Sunny’s bio tells us that, ‘…she began singing professionally at the age of sixteen in the Melbourne Big Band scene and is an accomplished small-group singer with an unmatched vocal clarity and impeccable phrasing, that will delight any listener’.
And that is what we were treated to today…her first solo show at the Brisbane Jazz Club.
This is style. This is class.
Sunny is an experienced performer. A natural. She has the professional’s touch, with just the right amount of casual. And at the mic, she engages easily with her audience…chatting comfortably, affably and effectively.
And it is all wrapped up in her charming personality and sweet smile.
There is velvet. There is silk. There is heart-melting sensitivity. There is cheek and sass when called for. And there is fun.
There is perfect timing and beautiful phrasing. And Sunny knows these songs so well. Each word, each perfect note, loaded with the lived story, the emotion, the feeling and the spice.

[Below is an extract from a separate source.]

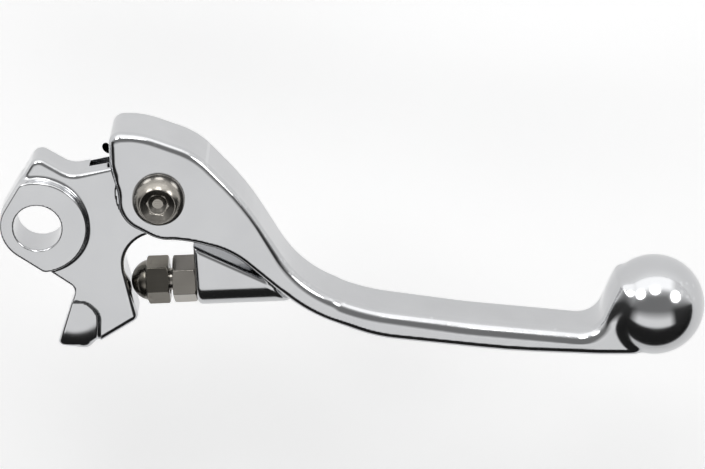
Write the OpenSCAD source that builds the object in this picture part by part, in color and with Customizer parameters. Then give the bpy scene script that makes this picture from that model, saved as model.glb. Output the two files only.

Yes, Sunny is living those songs. There on our stage. And in working so well with the band, she is clearly, the fifth instrument!!
Sunny, Damian, Robert, Andrew, Dom. The music. The songs. The Brisbane Jazz Club on a sunny Sunday afternoon. A perfect fit!!
Thank you, each one of you, for entertaining our enthusiastic audience, and for sending them home happy and satisfied. And eager to come back.